◆ DIRECTIONS FOR THIS TASK ◆
Would you copy only the lines below, beginning with the one that contains "Model this object" and running through the last entry line?

━━━ INFORMATION SUPPLIED

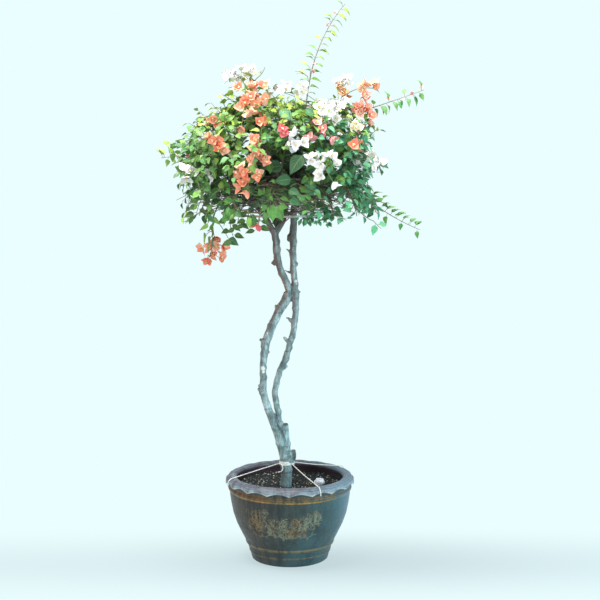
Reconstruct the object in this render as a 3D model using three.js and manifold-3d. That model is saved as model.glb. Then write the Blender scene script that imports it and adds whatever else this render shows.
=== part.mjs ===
// Potted bougainvillea: twin bare stems under a leafy crown, in a glazed pot with a scalloped lip.
// Millimetres, +Z up, the origin at the centre of the pot's foot, the front of the pot towards -Y.

import * as THREE from 'three';
import { mergeVertices } from 'three/addons/utils/BufferGeometryUtils.js';
import Module from 'manifold-3d';

// What keeps two touching pieces apart, and the first value of the seeded draw
const seatGap = 0.3;
const drawSeed = 28;

// Glazed pot: the outside from the foot up, the lip, then the inside down to the floor, as [radius, height]
const pot = {
  turns: 36,
  outside: [[149, 0], [153, 5], [176, 60], [183, 68], [181, 77], [205, 125], [226, 187], [239, 268], [245, 286], [241, 303]],
  lipTop: [235, 336],
  lipInside: [210, 329],
  inside: [[212, 314], [221, 300], [220, 250], [192, 146], [138, 20]],
  scallops: 18,
  edgeUnder: { low: [249, 306], high: [247, 312] },
  edgeOver: { low: [252, 312], high: [257, 322] },
  drains: 3,
  drainRadius: 8,
  drainRing: 70,
};

// Soil that fills the pot: its top rises a little towards the stems
const soil = { top: 295, middle: 299, flatFrom: 165, flatTo: 85 };
const whiteStone = { at: [123, -52], length: 36, width: 25, height: 19 };

// The two stems, as [x, y, z, diameter] from the soil upwards
const leftStem = [
  [-15, -42, 262, 48], [-15, -42, 300, 47], [-13, -42, 336, 45], [-15, -40, 384, 45], [-21, -34, 437, 50],
  [-52, -24, 520, 35], [-90, -20, 610, 30], [-104, -20, 675, 29], [-107, -20, 761, 27], [-97, -20, 840, 29],
  [-80, -20, 905, 28], [-52, -20, 970, 29], [-38, -20, 1003, 30], [-12, -22, 1035, 28], [-4, -22, 1068, 25],
  [-12, -20, 1100, 28], [-40, -20, 1165, 26], [-52, -20, 1229, 28], [-57, -20, 1290, 29],
];
const rightStem = [
  [-16, -36, 425, 30], [-15, -26, 462, 33], [-23, -12, 505, 28], [-42, 0, 550, 24], [-52, 0, 606, 24],
  [-59, 0, 660, 24], [-52, 0, 715, 24], [-26, 0, 780, 25], [-5, 0, 834, 24], [16, 0, 920, 24],
  [23, 0, 990, 25], [23, 0, 1033, 29], [19, 0, 1098, 25], [14, 0, 1163, 25], [13, 0, 1228, 26],
  [13, 0, 1293, 29], [16, 0, 1330, 27], [15, 0, 1378, 27],
];

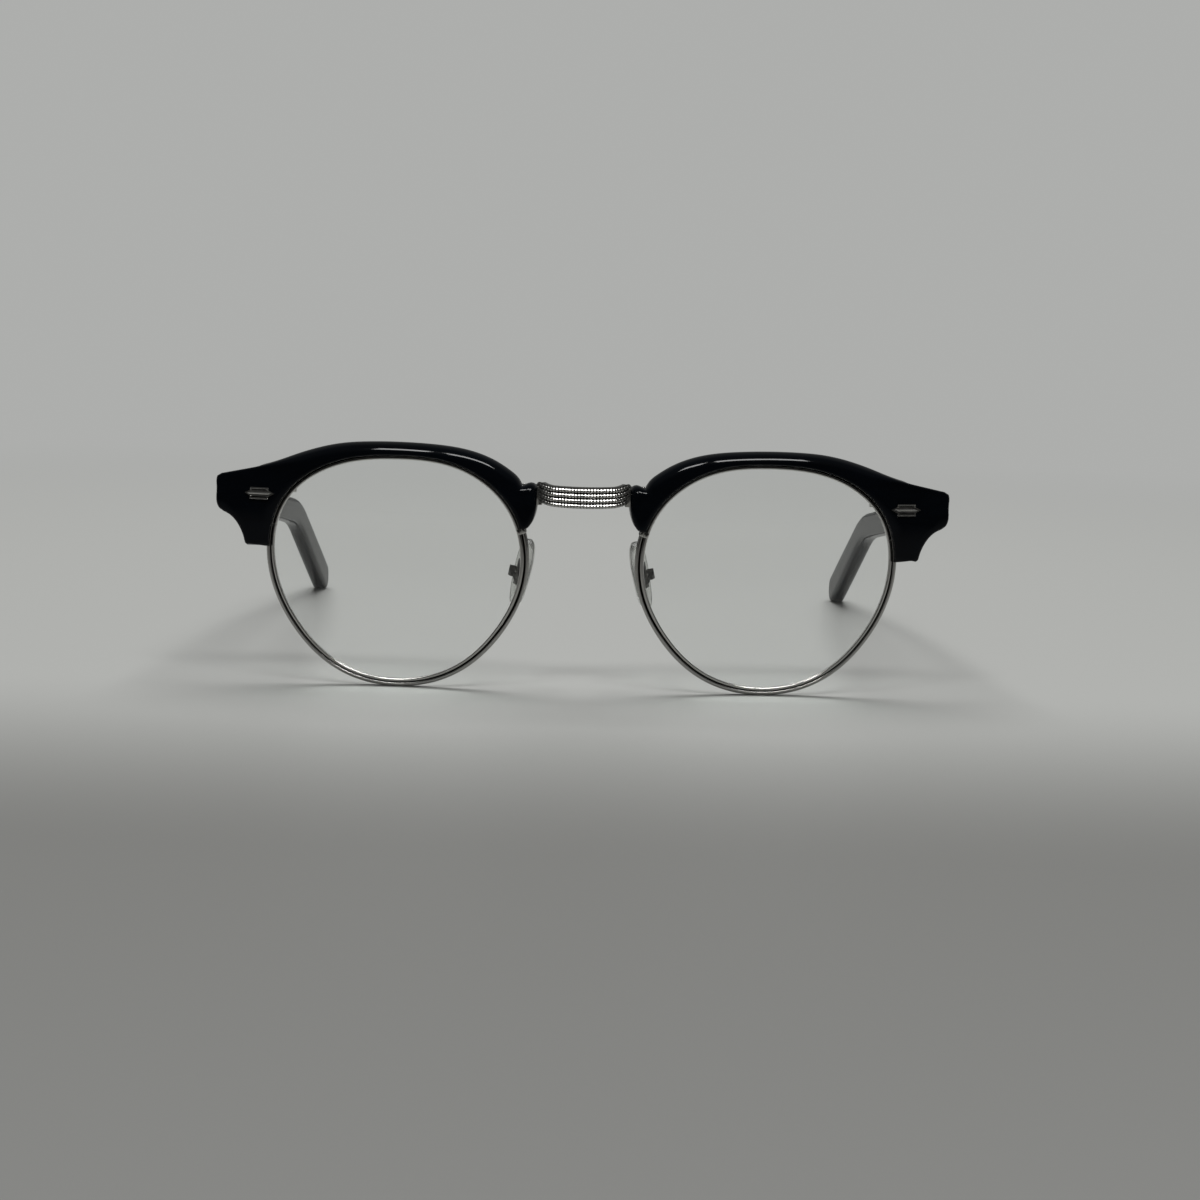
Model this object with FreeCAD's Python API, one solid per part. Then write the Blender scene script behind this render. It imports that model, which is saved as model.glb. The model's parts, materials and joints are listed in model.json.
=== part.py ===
import FreeCAD, Part
import math
import os

Vector = FreeCAD.Vector
Rotation = FreeCAD.Rotation
Placement = FreeCAD.Placement

# Browline spectacles. Millimetres and degrees. The wearer faces -Y, +X is the wearer's left.
# A side is drawn in its own frame: x towards the temple, y back from the lens, z up.

# Lenses
lens_width = 48.6
lens_height = 43.5
lens_gap = 22.7
lens_thickness = 1.6
lens_bevel_thickness = 0.8
base_curve_radius = 125.0
lens_outline_shares = [
    (-0.993, -0.003), (-0.801, -0.523), (-0.449, -0.882), (0.006, -1.0),
    (0.455, -0.872), (0.793, -0.511), (0.986, -0.003), (0.904, 0.576),
    (0.485, 0.924), (0.006, 1.0), (-0.477, 0.93), (-0.886, 0.572)]
outline_samples = 36

# Stance of the front
front_wrap_angle = 4.5
front_lean_angle = 3.0

# Eyewires
rim_outside = 1.05
rim_lip = 0.5
rim_depth = 2.0
rim_proud = 0.2
groove_play = 0.05
slit_width = 0.12

# Brows
brow_proud = 1.4
brow_thickness = 3.8
brow_rise = 2.7
brow_nasal_reach = 2.3
brow_end_reach = 11.3
brow_lip_cover = 0.35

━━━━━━

◆ CORRECT RESPONSE ◆
Model this object with FreeCAD's Python API, one solid per part. Then write the Blender scene script behind this render. It imports that model, which is saved as model.glb. The model's parts, materials and joints are listed in model.json.
=== part.py ===
import FreeCAD, Part
import math
import os

Vector = FreeCAD.Vector
Rotation = FreeCAD.Rotation
Placement = FreeCAD.Placement

# Browline spectacles. Millimetres and degrees. The wearer faces -Y, +X is the wearer's left.
# A side is drawn in its own frame: x towards the temple, y back from the lens, z up.

# Lenses
lens_width = 48.6
lens_height = 43.5
lens_gap = 22.7
lens_thickness = 1.6
lens_bevel_thickness = 0.8
base_curve_radius = 125.0
lens_outline_shares = [
    (-0.993, -0.003), (-0.801, -0.523), (-0.449, -0.882), (0.006, -1.0),
    (0.455, -0.872), (0.793, -0.511), (0.986, -0.003), (0.904, 0.576),
    (0.485, 0.924), (0.006, 1.0), (-0.477, 0.93), (-0.886, 0.572)]
outline_samples = 36

# Stance of the front
front_wrap_angle = 4.5
front_lean_angle = 3.0

# Eyewires
rim_outside = 1.05
rim_lip = 0.5
rim_depth = 2.0
rim_proud = 0.2
groove_play = 0.05
slit_width = 0.12

# Brows
brow_proud = 1.4
brow_thickness = 3.8
brow_rise = 2.7
brow_nasal_reach = 2.3
brow_end_reach = 11.3
brow_lip_cover = 0.35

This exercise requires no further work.